WARNING: This is a contemplative post. Sorry - I was just in that kind of mood.First of all if you have never read this short and simple book - you should. I have a copy you can borrow. It will take you all of 15 minutes to read. But you will come away with so much for the small investment.
One of my favorite things in this book is this: "You are the only person alive who has sole custody of your life. Your particular life. Your entire life. Not just your life at a desk, or your life on the bus, or in the car, or at the computer. Not just the life of your mind, but the life of your heart."
Great words. That reminds me of something else I have heard (and learned by experience). You are not responsible for the happiness (or lack their of) of those around you.

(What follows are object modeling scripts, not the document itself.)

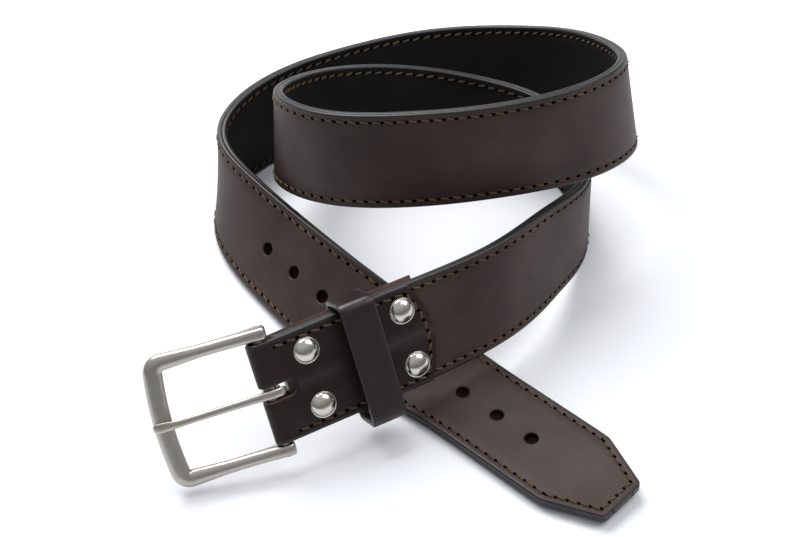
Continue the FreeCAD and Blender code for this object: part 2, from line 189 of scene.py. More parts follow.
def pose(u):
    """Centre point, direction, width direction and outward normal of the strap at u."""
    key = round(u, 4)
    if key in POSES:
        return POSES[key]
    along = u - TIP_RUN
    inside = min(max(along, 0.0), TABLE[-1][1])
    low = 0
    high = len(TABLE) - 1
    while high - low > 1:
        middle = (low + high) // 2
        if TABLE[middle][1] <= inside:
            low = middle
        else:
            high = middle
    span = TABLE[high][1] - TABLE[low][1]
    t = TABLE[low][0] + (TABLE[high][0] - TABLE[low][0]) * (inside - TABLE[low][1]) / span
    value, rate = spline_at(t)
    direction = Vector(rate[:3]).normalized()
    centre = Vector(value[:3]) + direction * (along - inside)
    upright = (Vector((0, 0, 1)) - direction * direction.z).normalized()
    outward = upright.cross(direction)
    lean = math.radians(value[3])
    width = upright * math.cos(lean) - outward * math.sin(lean)
    POSES[key] = (centre, direction, width, width.cross(direction))
    return POSES[key]


def point(u, v, h):
    """Point of the strap, in metres."""
    centre, _, width, normal = pose(u)
    return (centre + width * v + normal * h) * MM


def new_mesh(name, verts, faces, materials, body, marks=None):
    """Mesh object that rides on a body. marks gives each face's material number."""
    mesh = bpy.data.meshes.new(name)
    mesh.from_pydata([tuple(p) for p in verts], [], faces)
    for material in materials:
        mesh.materials.append(material)
    mesh.polygons.foreach_set("use_smooth", [True] * len(faces))
    if marks:
        mesh.polygons.foreach_set("material_index", marks)
    mesh.validate()
    mesh.update()
    thing = bpy.data.objects.new(name, mesh)
    bpy.context.scene.collection.objects.link(thing)
    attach(thing, body)
    return thing


def weld(thing, gap=0.00001):
    """Joins vertices that lie on each other and turns the faces outward."""
    work = bmesh.new()
    work.from_mesh(thing.data)
    bmesh.ops.remove_doubles(work, verts=work.verts, dist=gap)
    bmesh.ops.recalc_face_normals(work, faces=work.faces)
    work.to_mesh(thing.data)
    work.free()
    return thing


def spread(low, high, step):
    """Evenly spaced numbers from low to high, no further apart than step, without the last."""
    count = max(int(math.ceil((high - low) / step)), 1)
    return [low + (high - low) * k / count for k in range(count)]


# Materials

def shader(name, base, roughness, metallic=0.0):
    """New material with its Principled shader, ready for more nodes."""
    material = bpy.data.materials.new(name)
    material.use_nodes = True
    tree = material.node_tree
    surface = tree.nodes["Principled BSDF"]
    surface.inputs["Base Color"].default_value = (*base, 1.0)
    surface.inputs["Roughness"].default_value = roughness
    surface.inputs["Metallic"].default_value = metallic
    return material, tree, surface


def noise(tree, scale, detail=4.0, stretch=None):
    """Noise over the object's own space, in bumps per metre."""
    coords = tree.nodes.new("ShaderNodeTexCoord")
    source = coords.outputs["Object"]
    if stretch:
        mapping = tree.nodes.new("ShaderNodeMapping")
        mapping.inputs["Scale"].default_value = stretch
        tree.links.new(source, mapping.inputs["Vector"])
        source = mapping.outputs["Vector"]
    texture = tree.nodes.new("ShaderNodeTexNoise")
    texture.inputs["Scale"].default_value = scale
    texture.inputs["Detail"].default_value = detail
    tree.links.new(source, texture.inputs["Vector"])
    return texture.outputs["Fac"]


def ramp(tree, source, low, high, colours):
    """Blend of two colours between two values of the source."""
    node = tree.nodes.new("ShaderNodeValToRGB")
    node.color_ramp.elements[0].position = low
    node.color_ramp.elements[1].position = high
    for element, colour in zip(node.color_ramp.elements, colours):
        element.color = (*colour, 1.0)
    tree.links.new(source, node.inputs["Fac"])
    return node.outputs["Color"]


def remap(tree, source, low, high):
    """Source from 0..1 to low..high."""
    node = tree.nodes.new("ShaderNodeMapRange")
    node.inputs["To Min"].default_value = low
    node.inputs["To Max"].default_value = high
    tree.links.new(source, node.inputs["Value"])
    return node.outputs["Result"]


def bump(tree, surface, layers):
    """Chains bump nodes for (source, strength, height in metres)."""
    last = None
    for source, strength, height in layers:
        node = tree.nodes.new("ShaderNodeBump")
        node.inputs["Strength"].default_value = strength
        node.inputs["Distance"].default_value = height
        tree.links.new(source, node.inputs["Height"])
        if last:
            tree.links.new(last, node.inputs["Normal"])
        last = node.outputs["Normal"]
    tree.links.new(last, surface.inputs["Normal"])


def pores(tree, scale):
    """Small cells of leather grain."""
    coords = tree.nodes.new("ShaderNodeTexCoord")
    cells = tree.nodes.new("ShaderNodeTexVoronoi")
    cells.inputs["Scale"].default_value = scale
    tree.links.new(coords.outputs["Object"], cells.inputs["Vector"])
    return cells.outputs["Distance"]


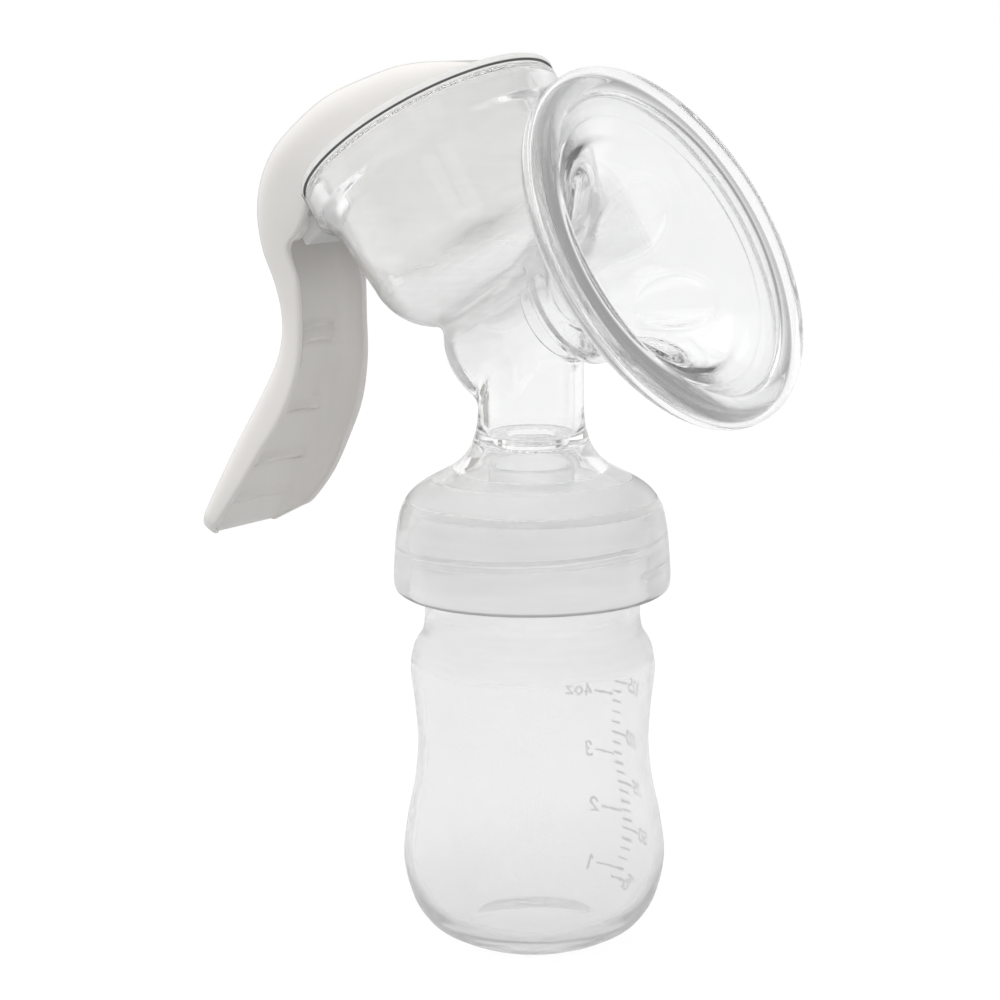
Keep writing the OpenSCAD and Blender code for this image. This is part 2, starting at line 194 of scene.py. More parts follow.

And even more so, you are not a failure if someone around you is unhappy, sad, depressed, etc. You are not responsible for their reality - ultimately they make a choice. "A serial pleaser, pleases none."
Now since it is my blog, I am going to give you my opinion. Take it or leave it...
Happiness is a choice we make. I can get out of bed every morning and make the decision for that day. Will I be happy today? Or will I mope around and choose to not count my blessings, love the world around me, thank God for all he has given me, etc. etc. Sure I could get up and just go about my business and not give it any thought at all. But you see, I have gone through a period of depression (even took meds for a while!) and came to realize that only "I" can make that choice. Those around me can encourage, talk, preach, to me all they want but only I can decide how I will face my day. Yes, meds can help if you are clinically depressed. But I do feel that eventually it is a battle in the mind. You can try your best to talk someone out of their depressive state, but in the end, they have to decide how they will live their life. I choose happiness. Note: See one of my favorite sayings at the bottom of the blog!
I have migraines. When I get a bad migraine I can choose to stay in bed and moan and groan; or I can get up out of bed, take my migraine meds and try to go about my day. In my opinion, I can feel bad either place. In bed, or out in the world living my life. SO I TRY to get up and go even when I don't always feel like it. And there are those days when I would much rather just roll over and stay in bed.
I will step down now from my soapbox. You know life is just a busy, crazy, thing. It goes by way too fast. My family has lost several loved ones to various illness that stole them away slowly. It makes you realize how unimportant a lof of things are. I will close with this paragraph from the book:
"Learn to be happy. Think of life as a terminal illness, because if you do, you will live it with joy and passion, as it ought to be lived." The book ends with these words, "Look at the view." And like the author of this book, that is what I want to do - every day - Look at the view. Try it some time - You won't be disappointed.